5.See Kramer Levin, Fifth Circuit Agrees to Rehear En Banc Whether Federal Courts Can Decide Constitutionality of Removal Protections for SEC's Administrative Law Judges, Nov. 11, 2020. https://www.kramerlevin.com/en/perspectives-search/Fifth-Circuit-Agrees-to-Rehear-En-Banc-Whether-Federal-Courts-Can-Decide-Constitutionality-of-Removal-Protections-for-SECs-Administrative-Law-Judges.html.

6.Judge Ho was recused and did not participate in the decision.

7.Ms. Cochran also raised a due process claim before the district court, but she did not include the issue in her en banc briefing, and for this reason the Fifth Circuit affirmed dismissal of that claim, concluding that Ms. Cochran had abandoned it. Cochran, 2021 WL 5876747, at *2 n.4.

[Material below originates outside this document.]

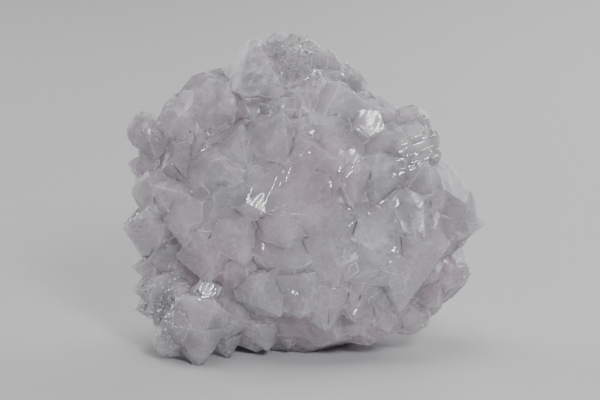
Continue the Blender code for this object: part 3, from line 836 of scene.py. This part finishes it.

8.15 U.S.C. § 78y(a)(1) ("a person aggrieved by a final order of the Commission entered pursuant to this chapter may obtain review of the order in the United States Court of Appeals for the circuit in which he resides or has his principal place of business, or the District of Columbia Circuit ..").

9. 561 U.S. 477, 492 (2010).

10.Cochran, 2021 WL 5876747, at *4.

11.510 U.S. 200 (1994).

12.Cochran, 2021 WL 5876747, at *10.

13.Tilton v. SEC, 824 F.3d 276, 281-91 (2d Cir. 2016); Bennett v. SEC, 844 F.3d 174, 186 (4th Cir. 2016); Bebo v. SEC, 799 F.3d 765, 774-75 (7th Cir. 2015); Hill v. SEC, 825 F.3d 1236, 1248, 1252 (11th Cir. 2016); Jarkesy v. SEC, 803 F.3d 9, 20, 30 (D.C. Cir. 2015); but seeGupta v. SEC 96 F. Supp. 2d 503 (S.D.N.Y. 2011) (denying a motion to dismiss an equal protection challenge to an SEC administrative proceeding). Plaintiff Rajat Gupta was represented in this action by Kramer Levin Naftalis & Frankel, LLP.

14.Cochran, 2021 WL 5876747, at *34.